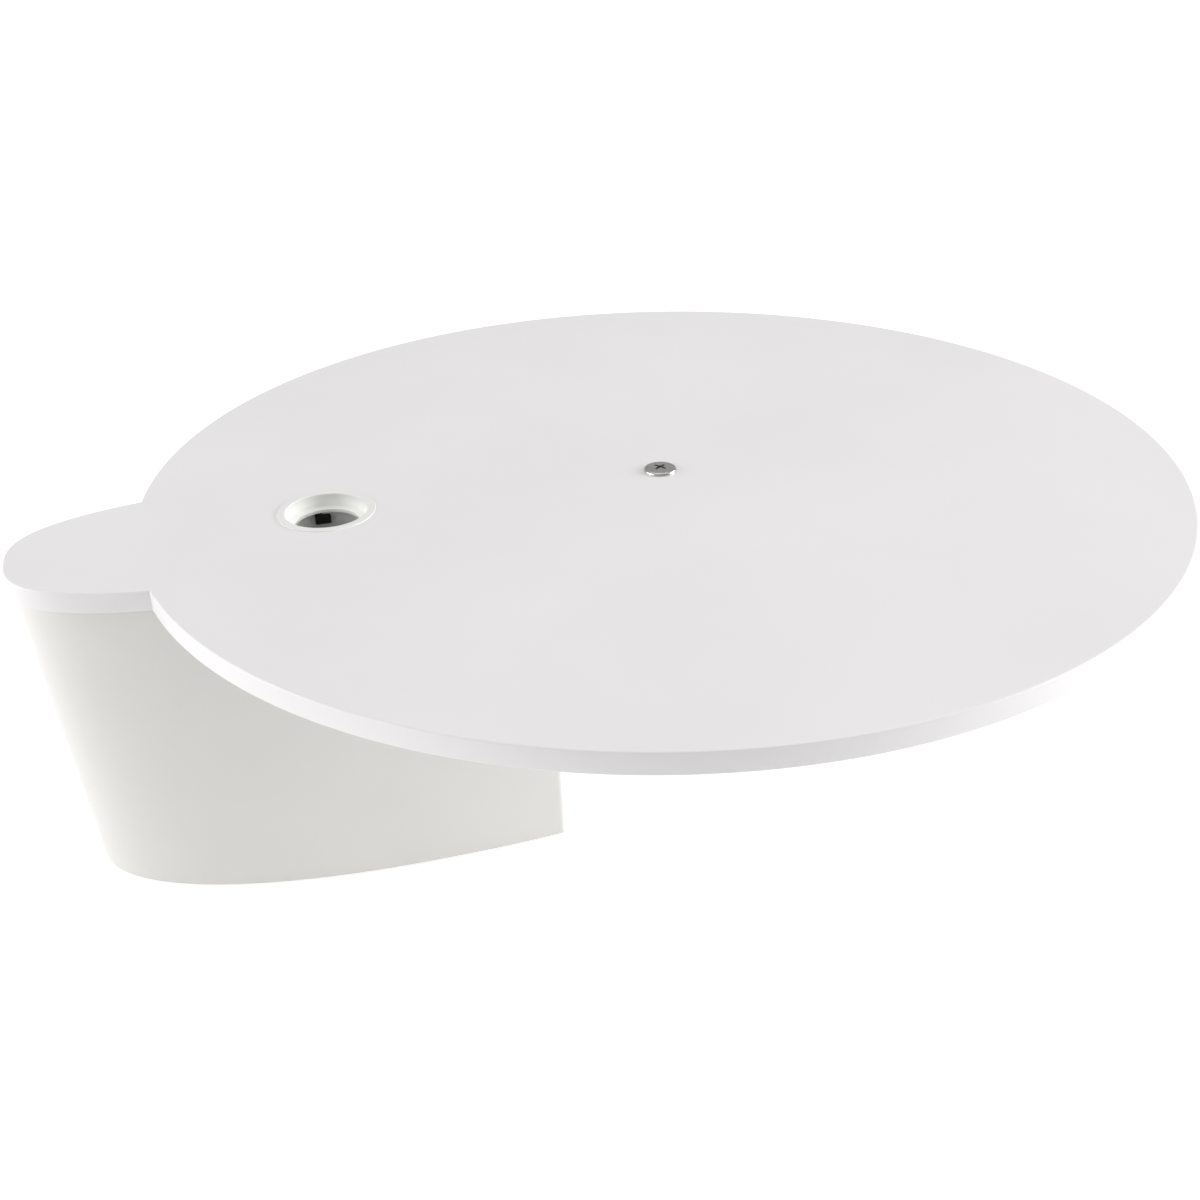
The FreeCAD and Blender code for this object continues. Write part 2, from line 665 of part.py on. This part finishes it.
lug_holes = new_sketch(shell, "lug_holes", lift="board_low - lug_height")
for x, y in lug_spots:
    add_circle(lug_holes, "pan_hole", x, y)
pocket(shell, lug_holes, "lug_drill", "lug_height", upward=True)
lug_sinks = new_sketch(shell, "lug_sinks", lift="board_low - lug_height")
for x, y in lug_spots:
    add_circle(lug_sinks, "lug_sink", x, y)
pocket(shell, lug_sinks, "lug_counterbore", "lug_height - lug_seat", upward=True)
boss_holes = new_sketch(shell, "boss_holes", lift="housing_low + cover_inset + cover_thick")
for x, y in boss_spots:
    add_circle(boss_holes, "cover_shank", x, y)
pocket(shell, boss_holes, "boss_drill", "cover_screw_length - cover_thick", upward=True)

exit_sketch = new_sketch(shell, "cable_exit", "YZ_Plane", lift="-housing_end - housing_wall - 1")
EXIT = (
    ("-exit_wide / 2", "exit_low"), ("exit_wide / 2", "exit_low"),
    ("exit_wide / 2", "exit_high"), ("-exit_wide / 2", "exit_high"),
)
add_polygon(exit_sketch, EXIT)
exit_cut = pocket(shell, exit_sketch, "cable_exit_cut", "housing_wall + 2", upward=True)


def is_exit_corner(bounds):
    """Whether an edge runs along X at one side of the cable exit."""
    along_x = max(bounds.YLength, bounds.ZLength) < 0.01
    return along_x and abs(abs(bounds.YMax) - size("exit_wide / 2")) < 0.01


round_edges(shell, exit_cut, "cable_exit_corners", "exit_round", edges_where(exit_cut, is_exit_corner))
node(shell, "housing_shell")
pan_screws("housing_screws", lug_spots, "lug_screw_length", "board_low - lug_seat")

# ---------------------------------------------------------------- cover under the housing

cover = new_body("housing_cover")
cover_low = "housing_low + cover_inset"
cover_sketch = housing_section(cover, "cover_outline", "low", size("housing_wall + cover_gap"), cover_low)
pad(cover, cover_sketch, "cover_pad", "cover_thick")
cover_holes = new_sketch(cover, "cover_holes", lift=cover_low)
for x, y in boss_spots:
    add_circle(cover_holes, "cover_shank + screw_play", x, y)
cover_drill = pocket(cover, cover_holes, "cover_drill", "cover_thick", upward=True)
sinks = cover.newObject("PartDesign::Chamfer", "cover_sinks")
sinks.Base = (cover_drill, level_edges(cover_drill, size(cover_low), shortest=3, longest=6))
bind(sinks, Size="cover_head - cover_shank")
doc.recompute()
node(cover, "housing_cover")
countersunk_screws("housing_cover_screws", boss_spots, "cover_shank", "cover_head", "cover_screw_length",
                   cover_low, head_down=True)

# ---------------------------------------------------------------- grommet and cable clip

grommet, grommet_turned = turned_body("cable_grommet", (
    ("grommet_ledge", "board_low + board_thick - ledge_drop - ledge_thick"),
    ("grommet_bore", "board_low + board_thick - ledge_drop - ledge_thick"),
    ("grommet_bore", "board_low - grommet_tail"),
    ("grommet_outer", "board_low - grommet_tail"),
    ("grommet_outer", "board_low + board_thick"),
    ("grommet_flange", "board_low + board_thick"),
    ("grommet_flange", "board_low + board_thick + grommet_lip"),
    ("grommet_bore", "board_low + board_thick + grommet_lip"),
    ("grommet_bore", "board_low + board_thick - ledge_drop"),
    ("grommet_ledge", "board_low + board_thick - ledge_drop"),
))
bind(grommet, Placement__Base__x="grommet_x", Placement__Base__y="grommet_y")
lip_edges = level_edges(grommet_turned, size("board_low + board_thick + grommet_lip"))
round_edges(grommet, grommet_turned, "grommet_lip_round", "grommet_lip * 0.8", lip_edges)
node(grommet, "cable_grommet")

# The clip's back takes the curve of the grommet's wall.
clip_middle = "grommet_y + grommet_bore - clip_deep / 2"
clip_block = box("clip_block", "clip_wide", "clip_deep", "clip_high", "clip_x", clip_middle, "clip_low")
clip_step = box("clip_step", "step_wide", "clip_deep", "step_high",
                "clip_x - (clip_wide - step_wide) / 2", clip_middle, "clip_low + clip_high")
clip_limit = cylinder("clip_limit", "grommet_bore", "clip_high + step_high",
                      "grommet_x", "grommet_y", "clip_low")
clip = doc.addObject("Part::Common", "cable_clip")
clip.Base = fused("clip_blank", [clip_block, clip_step])
clip.Tool = clip_limit
node(clip, "cable_clip")

# ---------------------------------------------------------------- check and export

doc.recompute()
failed = [item.Label for item in doc.Objects if "Invalid" in item.State or "Error" in item.State]
bad = [item.Label for item in nodes if item.Shape.isNull() or not item.Shape.isValid()]
if failed or bad:
    raise RuntimeError(f"failed objects: {failed}; bad shapes: {bad}")
for item in nodes:
    item.Shape.exportStep(f"parts/{item.Label}.step")
    print(f"{item.Label}: {len(item.Shape.Solids)} solids, {item.Shape.Volume / 1000:.2f} cm3")
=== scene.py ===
import json
import math

import bpy
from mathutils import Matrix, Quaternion, Vector
from mathutils.geometry import tessellate_polygon


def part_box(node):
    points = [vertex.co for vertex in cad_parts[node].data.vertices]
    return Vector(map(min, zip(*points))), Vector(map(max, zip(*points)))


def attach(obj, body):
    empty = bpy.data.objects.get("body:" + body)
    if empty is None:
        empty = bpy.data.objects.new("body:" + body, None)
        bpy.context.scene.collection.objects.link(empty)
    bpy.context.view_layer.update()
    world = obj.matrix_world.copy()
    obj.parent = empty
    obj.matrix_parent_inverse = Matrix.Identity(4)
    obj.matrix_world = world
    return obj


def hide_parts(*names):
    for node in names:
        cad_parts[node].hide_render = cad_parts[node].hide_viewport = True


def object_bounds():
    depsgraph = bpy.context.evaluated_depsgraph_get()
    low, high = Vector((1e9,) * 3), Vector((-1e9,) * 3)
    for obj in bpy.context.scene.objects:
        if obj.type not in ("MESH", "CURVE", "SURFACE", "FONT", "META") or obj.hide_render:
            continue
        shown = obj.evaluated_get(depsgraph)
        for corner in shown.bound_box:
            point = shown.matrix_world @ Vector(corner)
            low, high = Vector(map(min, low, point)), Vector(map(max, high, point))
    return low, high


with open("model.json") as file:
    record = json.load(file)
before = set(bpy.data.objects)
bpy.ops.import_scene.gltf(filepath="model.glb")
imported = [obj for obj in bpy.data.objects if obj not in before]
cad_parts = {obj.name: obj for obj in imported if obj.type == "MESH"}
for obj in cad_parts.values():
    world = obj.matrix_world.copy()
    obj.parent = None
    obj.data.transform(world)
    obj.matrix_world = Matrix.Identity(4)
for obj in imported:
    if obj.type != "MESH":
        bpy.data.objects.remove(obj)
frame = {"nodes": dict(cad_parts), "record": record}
cad_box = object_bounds()
nodes = frame["nodes"]

# Lengths are in metres, angles in degrees and lamp powers in watts, unless a comment says otherwise.

# Camera: front left of the board, looking down on it.
CAMERA_PLACE = (-0.1799, -0.5610, 0.2881)
CAMERA_TARGET = (-0.0398, -0.0651, 0.0330)
CAMERA_ROLL = -1.63
CAMERA_LENS, SENSOR_WIDTH = 49.13, 36  # millimetres
CAMERA_SHIFT = (-0.0083, -0.0375)  # share of the picture's width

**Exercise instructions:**
Looking at the data above, return every line from the one with "check and export" down to the one with "before = set(bpy.data.objects)", exactly and inclusively.

**Correct output:**
# ---------------------------------------------------------------- check and export

doc.recompute()
failed = [item.Label for item in doc.Objects if "Invalid" in item.State or "Error" in item.State]
bad = [item.Label for item in nodes if item.Shape.isNull() or not item.Shape.isValid()]
if failed or bad:
    raise RuntimeError(f"failed objects: {failed}; bad shapes: {bad}")
for item in nodes:
    item.Shape.exportStep(f"parts/{item.Label}.step")
    print(f"{item.Label}: {len(item.Shape.Solids)} solids, {item.Shape.Volume / 1000:.2f} cm3")
=== scene.py ===
import json
import math

import bpy
from mathutils import Matrix, Quaternion, Vector
from mathutils.geometry import tessellate_polygon


def part_box(node):
    points = [vertex.co for vertex in cad_parts[node].data.vertices]
    return Vector(map(min, zip(*points))), Vector(map(max, zip(*points)))


def attach(obj, body):
    empty = bpy.data.objects.get("body:" + body)
    if empty is None:
        empty = bpy.data.objects.new("body:" + body, None)
        bpy.context.scene.collection.objects.link(empty)
    bpy.context.view_layer.update()
    world = obj.matrix_world.copy()
    obj.parent = empty
    obj.matrix_parent_inverse = Matrix.Identity(4)
    obj.matrix_world = world
    return obj


def hide_parts(*names):
    for node in names:
        cad_parts[node].hide_render = cad_parts[node].hide_viewport = True


def object_bounds():
    depsgraph = bpy.context.evaluated_depsgraph_get()
    low, high = Vector((1e9,) * 3), Vector((-1e9,) * 3)
    for obj in bpy.context.scene.objects:
        if obj.type not in ("MESH", "CURVE", "SURFACE", "FONT", "META") or obj.hide_render:
            continue
        shown = obj.evaluated_get(depsgraph)
        for corner in shown.bound_box:
            point = shown.matrix_world @ Vector(corner)
            low, high = Vector(map(min, low, point)), Vector(map(max, high, point))
    return low, high


with open("model.json") as file:
    record = json.load(file)
before = set(bpy.data.objects)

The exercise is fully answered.